Anodized TiO2 Nanotubes Sensitized with Selenium Doped CdS Nanoparticles for Solar Water Splitting

Abstract

In this research, TiO2 nanotubes (NTs) were produced by electrochemical anodization of a Ti substrate where different NH4F wt.% in the electrolyte was added. NTs with diameter of 65–90 nm and 3.3–4.9 µm length were obtained and sensitized with binary cadmium chalcogenides nanoparticles, CdS and CdSe, by successive ionic layer adsorption and reaction method (SILAR). Additionally, both anions S and Se were deposited onto Cd, labeled as CdSSe and CdSeS, to evaluate the effect of the deposition order of the anion from the precursor solution to form cadmium chalcogenides. The structural, optical, and electrochemical performance were analyzed through the SEM, XRD, XPS, UV-VIS, lineal voltammetry and chronoamperometry characterizations. The increase of NH4F wt.% from 1.5% to 4.5% produced a decrement of the diameter and length attributed to the fluoride ions concentration causing solubility of the NTs. XRD confirmed the TiO2 anatase and hexagonal CdS structures.

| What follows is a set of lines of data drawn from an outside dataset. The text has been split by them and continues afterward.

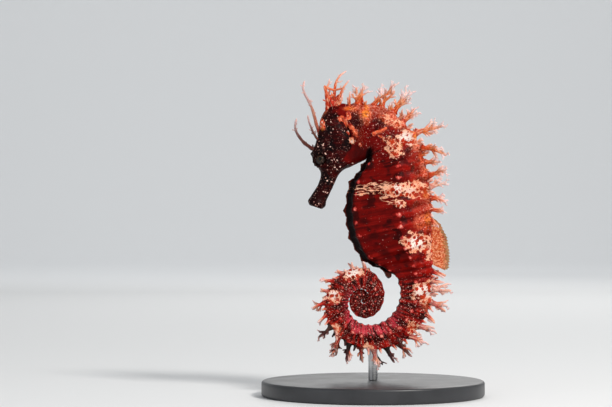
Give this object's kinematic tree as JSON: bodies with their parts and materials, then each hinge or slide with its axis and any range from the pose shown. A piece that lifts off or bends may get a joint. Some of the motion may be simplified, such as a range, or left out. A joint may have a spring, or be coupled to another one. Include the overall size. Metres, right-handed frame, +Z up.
{
  "type": "seahorse",
  "caption": "Life-size still seahorse swimming upright with a coiled tail, ringed body, leafy skin fronds and a thread-crowned head, held on a plain round display stand.",
  "frame": {"origin": "under the middle of the stand's base, on the surface that it stands on", "axes": "+Z up, the head faces -X, the animal's left flank faces -Y"},
  "size_m": [0.058, 0.058, 0.0848],
  "materials": {
    "skin_dark": "moist near-black maroon skin with fine cream specks",
    "skin_red": "moist deep red armoured skin with cream lace patches and dark edges",
    "frond": "soft skin fronds, orange-red at the root and pinkish cream at the tips",
    "fin": "thin translucent amber membrane with fine rays",
    "eye": "clear glossy eye with a dark iris and a thin gold ring",
    "stand_black": "satin charcoal paint",
    "stand_steel": "fine brushed bright steel"
  },
  "bodies": {
    "root": {"snout": "skin_dark", "head": "skin_dark", "neck": "skin_red", "trunk_upper": "skin_red", "trunk_middle": "skin_red", "trunk_lower": "skin_red", "tail_1": "skin_red", "tail_2": "skin_red", "tail_3": "skin_red", "tail_4": "skin_red", "tail_5": "skin_red", "tail_6": "skin_red", "tail_7": "skin_red", "coronet": "frond", "dorsal_fin": "fin", "pectoral_fin_left": "fin", "pectoral_fin_right": "fin", "anal_fin": "fin", "eye_left": "eye", "eye_right": "eye", "stand_base": "stand_black", "stand_rod": "stand_steel"}
  },
  "joints": []
}
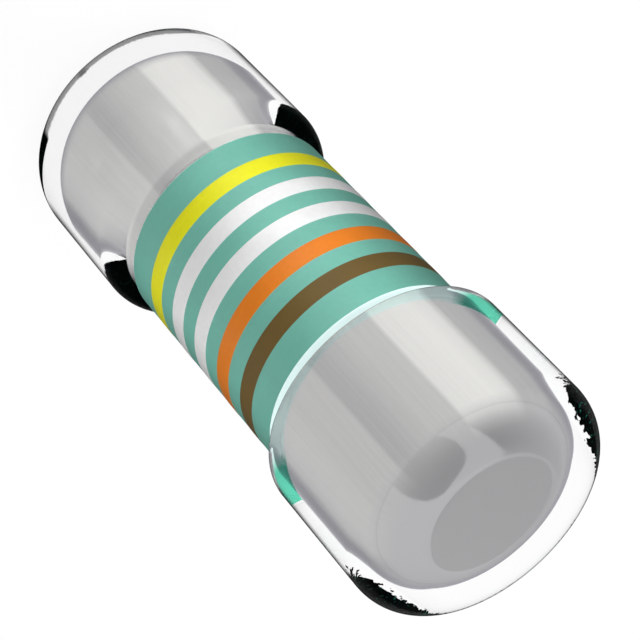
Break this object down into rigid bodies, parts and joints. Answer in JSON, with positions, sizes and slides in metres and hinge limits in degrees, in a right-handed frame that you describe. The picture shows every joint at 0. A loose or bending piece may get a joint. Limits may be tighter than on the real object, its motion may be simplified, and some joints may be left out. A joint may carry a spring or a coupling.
{
  "type": "melf resistor",
  "caption": "Cylindrical leadless film resistor with a teal lacquered body, colour bands and a metal end cap in a clear rounded cover at each end.",
  "frame": {"origin": "middle of the flat lower end face, which the part stands on", "axes": "+Z along the resistor's axis, from the yellow band's end to the brown band's end; X and Y across it"},
  "size_m": [0.0014, 0.0014, 0.0036],
  "materials": {
    "alumina": "matte white fired ceramic",
    "metal_film": "thin sputtered metal film, satin",
    "plated_steel": "tin-plated steel, satin",
    "clear_cover": "clear and glossy",
    "teal_lacquer": "smooth lacquer, low gloss",
    "yellow_print": "printed band",
    "white_print": "printed band",
    "orange_print": "printed band",
    "brown_print": "printed band"
  },
  "bodies": {
    "root": {"ceramic_rod": "alumina", "resistive_film": "metal_film", "lower_end_cap": "plated_steel", "upper_end_cap": "plated_steel", "lower_clear_cover": "clear_cover", "upper_clear_cover": "clear_cover", "lacquer_coating": "teal_lacquer", "band_yellow": "yellow_print", "band_white_1": "white_print", "band_white_2": "white_print", "band_orange": "orange_print", "band_brown": "brown_print"}
  },
  "joints": []
}
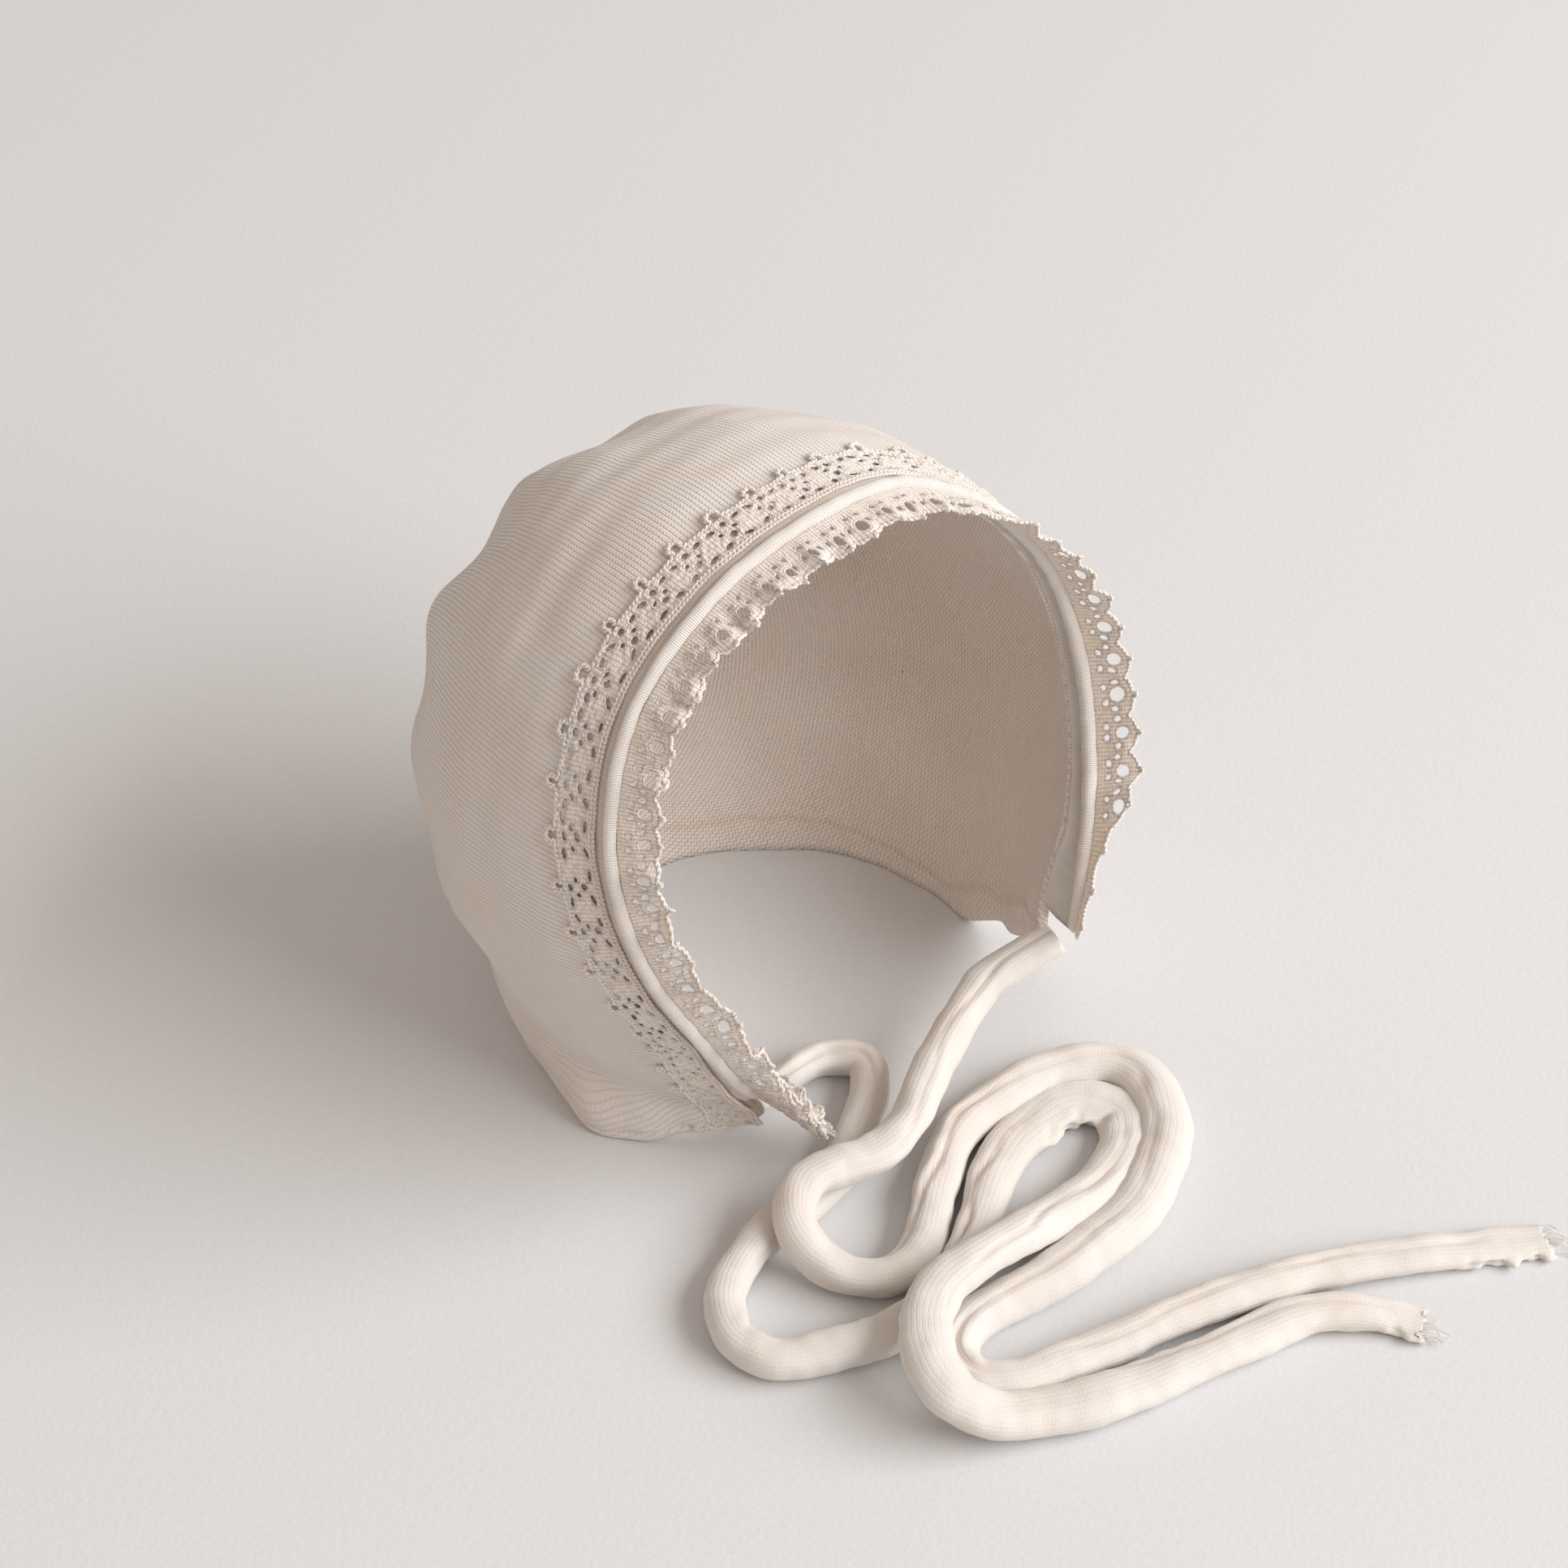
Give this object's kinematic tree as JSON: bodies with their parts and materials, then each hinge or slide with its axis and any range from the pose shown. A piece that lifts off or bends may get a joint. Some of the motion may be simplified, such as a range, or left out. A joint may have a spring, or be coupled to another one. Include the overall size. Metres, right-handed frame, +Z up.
{
  "type": "baby bonnet with two ties",
  "caption": "Newborn's gathered jersey bonnet with a piped, lace-edged face opening, lying on its hem with its rolled ties spread in front.",
  "frame": {"origin": "middle of the bonnet's footprint without the ties, on the surface that it rests on", "axes": "+Z up, the face opening looks along -Y, +X towards the wearer's left cheek"},
  "size_m": [0.1319, 0.2134, 0.1262],
  "materials": {
    "jersey": "fine ribbed cotton jersey, matt",
    "piping": "tightly folded cotton jersey, matt",
    "lace": "cotton crochet lace, matt",
    "tie": "rolled cotton jersey, matt"
  },
  "bodies": {
    "root": {"jersey_body": "jersey", "rim_piping": "piping", "outer_lace": "lace", "front_lace": "lace", "tie_left": "tie", "tie_right": "tie"}
  },
  "joints": []
}
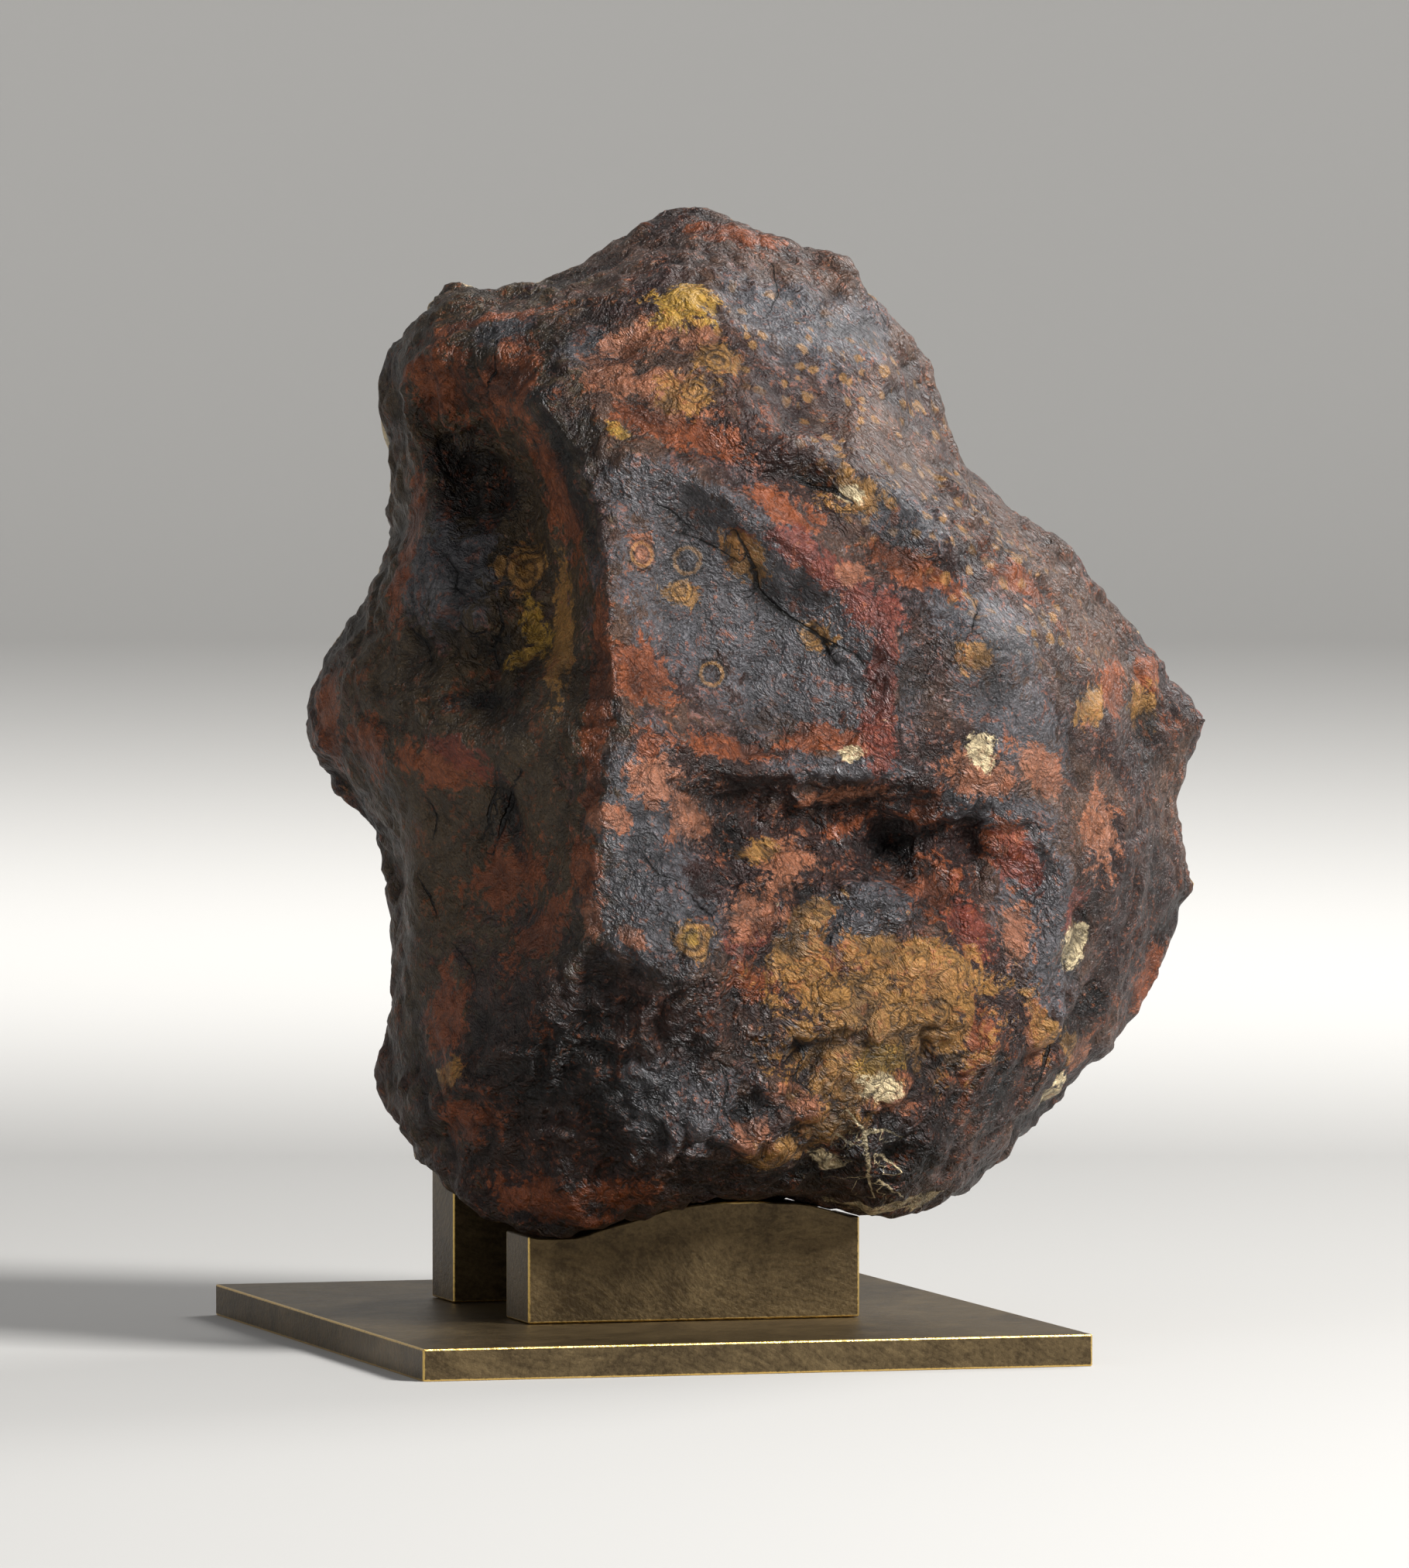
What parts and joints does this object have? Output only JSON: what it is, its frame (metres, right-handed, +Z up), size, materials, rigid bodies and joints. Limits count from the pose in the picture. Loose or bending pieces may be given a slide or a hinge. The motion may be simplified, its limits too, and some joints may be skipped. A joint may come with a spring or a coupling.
{
  "type": "iron meteorite on a stand",
  "caption": "Rust-brown and slate-grey iron meteorite with a sharp prow, thumbprint hollows and ochre deposits, resting on a low stand of aged bronze plate",
  "frame": {"origin": "centre of the base plate's underside, where the stand rests", "axes": "+Z up from the underside, +X along the two supports towards the stone's pointed right side, +Y away from the front of the plate"},
  "size_m": [0.2709, 0.254, 0.3401],
  "materials": {
    "meteorite": "rough semi-gloss crust of dark brown and slate grey, with rust, salmon and ochre patches",
    "base_plate": "aged bronze, finely brushed, with bright worn edges",
    "supports": "aged bronze with a mottled brushed patina and bright worn edges"
  },
  "bodies": {
    "root": {"meteorite": "meteorite", "base_plate": "base_plate", "front_support": "supports", "rear_support": "supports"}
  },
  "joints": []
}
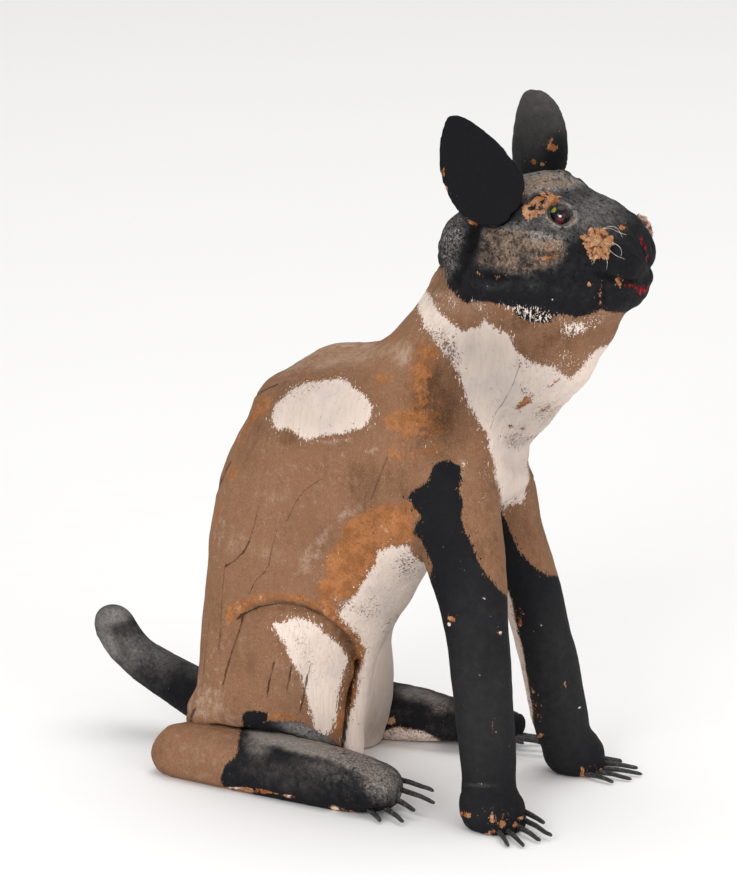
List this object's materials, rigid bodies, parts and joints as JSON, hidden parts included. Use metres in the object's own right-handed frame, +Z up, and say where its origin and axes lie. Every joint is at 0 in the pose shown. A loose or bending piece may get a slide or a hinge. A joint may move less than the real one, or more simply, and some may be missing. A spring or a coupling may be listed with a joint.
{
  "type": "carved wooden cat sculpture",
  "caption": "Seated cat carved from a log and painted, with let-in ears and tail, separate hind feet, glass marble eyes, peg claws and whisker pads.",
  "frame": {"origin": "on the flat underside of the trunk, on the ground, on the middle plane", "axes": "+X the way the cat faces, +Y its left side, +Z up"},
  "size_m": [0.5046, 0.2704, 0.558],
  "materials": {
    "carved_wood": "carved log with matt earth paint, brown, white and black, worn to orange-brown bare wood",
    "ear_wood": "matt black paint",
    "tail_wood": "matt charcoal paint, dusty",
    "foot_wood": "matt black paint, brown at the heel, chipped along the sole",
    "claw_wood": "black, slightly waxy",
    "eye_glass": "polished dark glass marble, opaque",
    "whisker_gum": "crumbly orange-tan resin with fine pale fibres"
  },
  "bodies": {
    "root": {"body": "carved_wood", "ear_right": "ear_wood", "ear_left": "ear_wood", "tail": "tail_wood", "hind_foot_right": "foot_wood", "hind_foot_left": "foot_wood", "eye_right": "eye_glass", "eye_left": "eye_glass", "whisker_pad_right": "whisker_gum", "whisker_pad_left": "whisker_gum", "claw_fore_right_1": "claw_wood", "claw_fore_right_2": "claw_wood", "claw_fore_right_3": "claw_wood", "claw_fore_right_4": "claw_wood", "claw_fore_right_5": "claw_wood", "claw_fore_left_1": "claw_wood", "claw_fore_left_2": "claw_wood", "claw_fore_left_3": "claw_wood", "claw_fore_left_4": "claw_wood", "claw_fore_left_5": "claw_wood", "claw_hind_right_1": "claw_wood", "claw_hind_right_2": "claw_wood", "claw_hind_right_3": "claw_wood", "claw_hind_right_4": "claw_wood", "claw_hind_right_5": "claw_wood", "claw_hind_left_1": "claw_wood", "claw_hind_left_2": "claw_wood", "claw_hind_left_3": "claw_wood", "claw_hind_left_4": "claw_wood", "claw_hind_left_5": "claw_wood"}
  },
  "joints": []
}
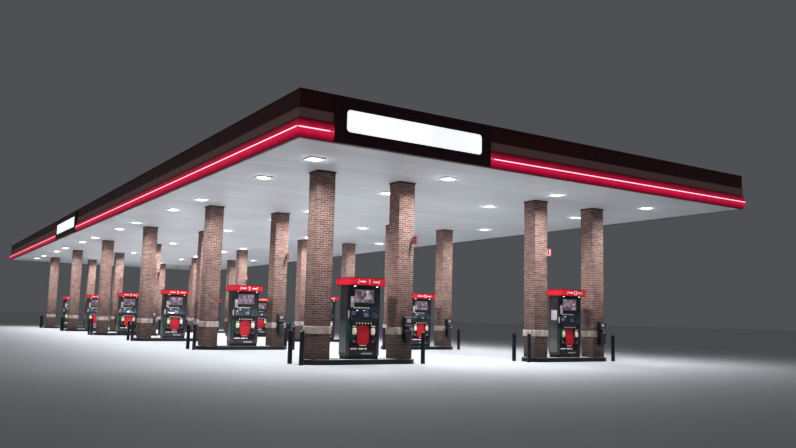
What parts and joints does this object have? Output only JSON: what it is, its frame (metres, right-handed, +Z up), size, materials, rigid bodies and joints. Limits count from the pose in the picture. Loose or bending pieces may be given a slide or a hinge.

From the EDS and XPS results, the presence of small amount of Se in the sensitized samples demonstrated the doping effect of Se instead of forming ternary semiconductor. With the sensitization of the TiO2 NTs with the nanoparticles, an improved hydrogen generation was observed (reaching 1.068 mL h−1 cm−2) in the sample with CdSSe. The improvement was associated to a synergetic effect in the light absorption and higher cadmium chalcogenide amount deposited when sulfur ions were deposited before selenium.